At the same time the SEC will launch a non-public investigation into these platforms. Regulators have long wanted to clean up trading of private securities on crypto rails. The Anthropic case will become the perfect test case.
Next 90 days: SpaceX will outshine Anthropic and change everything.
SpaceX plans an IPO at roughly $1.8 trillion around June 12, 2026. Polymarket puts the probability of closing above $2 trillion on day one at 78 %.
What this means for Anthropic: two to three weeks after SpaceX goes public (assuming success), investors will have a fresh example of what a “good tech IPO” looks like. If SpaceX rises 20–30 % on day one, expectations for Anthropic will skyrocket. If SpaceX falls (unlikely but possible), the IPO window for unprofitable tech companies will close for years.
Anthropic is trapped by its own choice: it filed the S-1 and there is no going back. If it withdraws after a SpaceX failure, it will be seen as admitting weakness. If it goes public in a weak market, its valuation will drop 40–50 % on day one.
What about 12 months from now? Either Anthropic becomes a public company with a market cap of $400–500 billion (because the market will adjust its valuation to realistic multiples) or it withdraws the S-1 and stays private, burning $30–40 billion a year until Series H investors demand an exit.
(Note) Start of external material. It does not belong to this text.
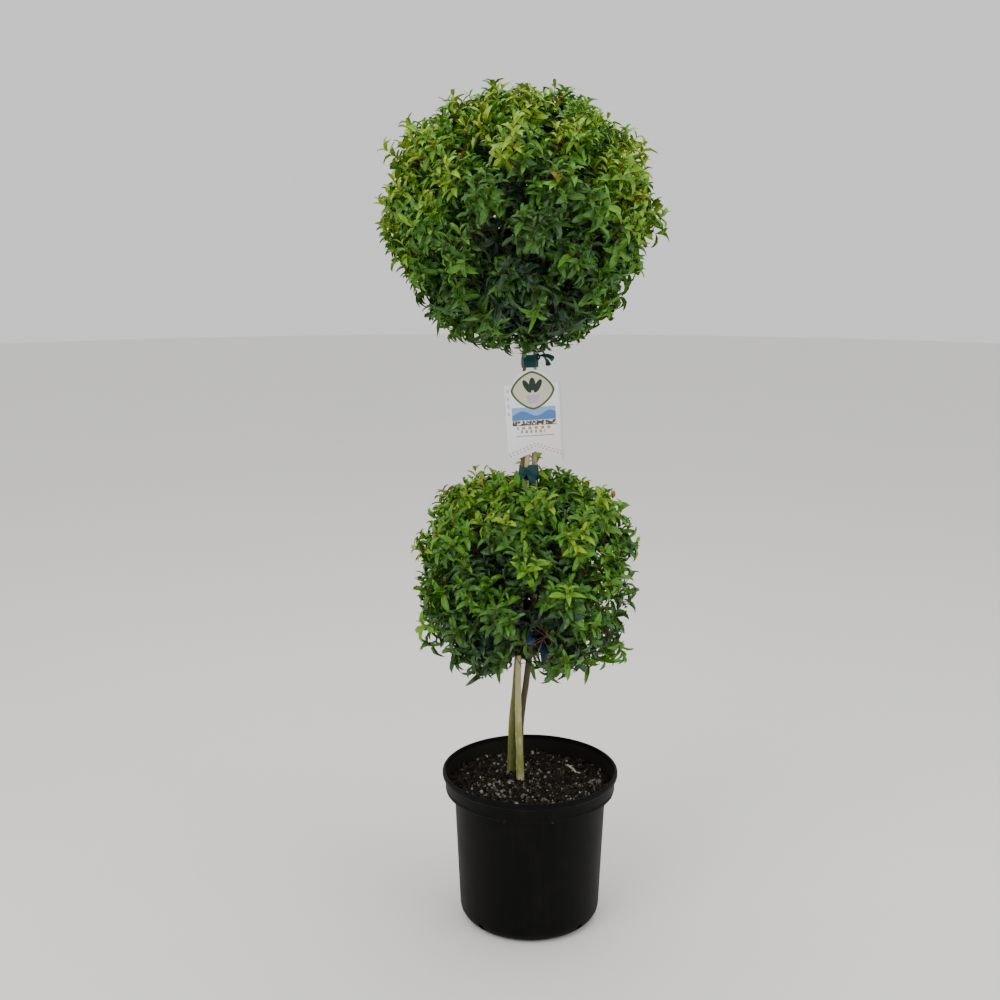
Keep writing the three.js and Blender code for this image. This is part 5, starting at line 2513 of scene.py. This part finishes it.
@dataclass
class Topiary:
    """The whole potted plant; its growth keeps within the limits, the lowest and the highest corner."""

    limits: tuple[Vector, Vector]
    pot: NurseryPot = field(default_factory=NurseryPot)
    stems: Stems = field(default_factory=Stems)
    limb_room: float = 0.003
    windows: tuple[Window, ...] = (
        Window(-0.044, -0.008, 0.4, 0.528),
        Window(-0.034, -0.008, 0.528, 0.556, 0.95),
        Window(-0.03, 0.004, 0.556, 0.66, 0.4),
        Window(0.004, 0.038, 0.54, 0.6, 0.95),
        Window(-0.018, 0.026, 0.908, 0.96),
    )

    def __post_init__(self) -> None:
        """Set out the parts that depend on the stems."""
        teal = TapeFinish("teal_tape", (0.001, 0.028, 0.027), (0.002, 0.078, 0.07))
        # The blue tape's colours are painted lighter, as painted light on the lower tie's tails, which hang
        # in the shade of the foliage
        blue = TapeFinish("blue_tape", (0.06, 0.16, 0.3), (0.15, 0.34, 0.54))
        self.ties = [
            TieTape(
                "lower_tie", 0.59, -48.0, blue,
                tails=((-0.5, 0.3, 0.085), (-0.2, -1.1, 0.07)), twist=0.3, tail_width=1.15,
            ),
            TieTape("middle_tie", 0.928, -80.0, teal, tails=((0.3, -1.3, 0.042), (-1.1, -0.6, 0.036))),
            TieTape(
                "upper_tie", 1.145, 4.0, teal,
                tails=((0.25, 0.25, 0.033), (-0.3, -0.6, 0.03)), knot_rise=0.007,
            ),
        ]
        self.chance = SeededRandom(5)
        self.upper = FoliageBall(
            "upper",
            self.clear,
            BallForm((-0.021, 0.0, 1.404), 0.264, (0.244, 2.1, 0.0), (0.241, 3.0, 0.3)),
            (
                BoughRing(1, 90.0, 0.0),
                BoughRing(5, 14.0, 54.0, (1.28, 1.328)),
                BoughRing(4, -42.0, 25.0, (1.216, 1.262)),
            ),
            seed=18, spray_count=74,
            openings=(((0.1, 0.0, -1.0), 0.72, 0.75),),
            ragged_at=109.5,
            tuck=0.07,
        )
        self.lower = FoliageBall(
            "lower",
            self.clear,
            BallForm((-0.003, 0.0, 0.722), 0.219, (0.207, 2.8, 0.0), (0.18, 4.0, 0.0)),
            (
                BoughRing(4, 38.0, 12.0, (0.706, 0.754)),
                BoughRing(5, -24.0, 20.0, (0.634, 0.684)),
            ),
            seed=36, spray_count=56,
            openings=(((-0.8, 0.0, -1.0), 0.62, 0.62), ((1.0, 0.0, -0.3), 0.56, 0.92)),
            ragged_at=70.3,
            leaf=LeafSizes(length=(0.027, 0.043), width_share=(0.25, 0.38)),
            # Its painted shadow side, its painted light at the sides and its painted shadow, and its shades
            # dealt a little darker all over
            painted_shadow_side=(-0.4, -0.85, -0.15), young=-0.07, side_light=0.12, shadow=0.16,
        )

    def clear(self, point: Vector) -> bool:
        """Say whether a point is clear of the stems, of the ties and of the view of the stems.

        Args:
            point: The point.

        Returns:
            True if it is clear.
        """
        if self.stems.clearance(point) < self.limb_room:
            return False
        if any(not low < value < high for low, value, high in zip(self.limits[0], point, self.limits[1])):
            return False
        if any(window.crosses(point) and self.chance() < window.cleared for window in self.windows):
            return False
        return all(tie.clear(point, self.stems) for tie in self.ties)

    def _hang_tag(self) -> None:
        """Hang the tag in front of the stems, and make room for its tab inside the upper tie."""
        low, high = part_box("plant_tag")
        tie = self.ties[-1]
        middle, _ = self.stems.front.at(tie.height)
        tag = PlantTag()
        hang = Vector((middle.x, high.y, tie.height))
        tag.build(hang)
        reach = tag.tab_width / 2.0 + 0.001
        tie.held = tuple((middle.x + side * reach, low.y + 0.0004, 0.0003) for side in (-1.0, 1.0))

    def build(self) -> None:
        """Build every piece of the plant, from the pot upwards."""
        self.pot.build()
        PottingMix(self.pot).build()
        self.stems.build()
        leaves, twigs = leaf_tree(), limb_tree()
        blade = LeafSizes().blade()
        paints = {shade: shade.value.materials(shade.name.lower()) for shade in LeafShade}
        bark = TwigFinish().material()
        for ball in (self.lower, self.upper):
            boughs = ball.plan_boughs(self.stems)
            nodes = [f"{ball.name}_foliage_{bough.number}" for bough in boughs]
            ball.build_boughs(boughs)
            ball.grow(boughs)
            ball.build_twigs(twigs, bark, nodes)
            ball.build_leaves(leaves, blade, paints, nodes)
            LOG.info("%s: %d leaves on %d twigs", ball.name, len(ball.leaves), len(ball.lines))
        bpy.data.objects.remove(blade)
        self._hang_tag()
        for tie in self.ties:
            tie.build(self.stems)


def widened(box: tuple[Vector, Vector]) -> tuple[Vector, Vector]:
    """Return a box that is wider all round by the margin for soft growth."""
    room = (box[1] - box[0]) * SOFT_SHARE + Vector((SOFT_ROOM, SOFT_ROOM, SOFT_ROOM))
    return box[0] - room, box[1] + room


def write_sizes() -> None:
    """Update the view layer, so that the scene is evaluated afresh.
    """
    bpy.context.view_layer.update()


def main() -> None:
    """Load the frame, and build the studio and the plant."""
    logging.basicConfig(level=logging.INFO, format="%(message)s", stream=sys.stdout)
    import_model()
    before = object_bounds()
    Studio().build()
    Topiary(widened(before)).build()
    write_sizes()


if __name__ == "__main__":
    main()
The second scenario is more likely. The $65 billion Series H gives it a 1.5–2-year runway. It can wait out market turbulence and try again in 2027 or 2028. But that requires revenue to keep growing at least 50 % a year. That becomes harder and harder when you are already at a $47 billion run-rate.
I don’t know whether anyone will ever buy that $4.85 million Mill Valley mansion in exchange for Anthropic stock. But I do know one thing: the person who sells that house for Anthropic stock today will either be a genius in five years or lose everything. And the stakes in this game are higher than any real estate in California. Because we still don’t know the one number that matters—Anthropic’s gross margin. And the fact that the company is working so hard to hide it tells me far more than all of its $47 billion in revenue.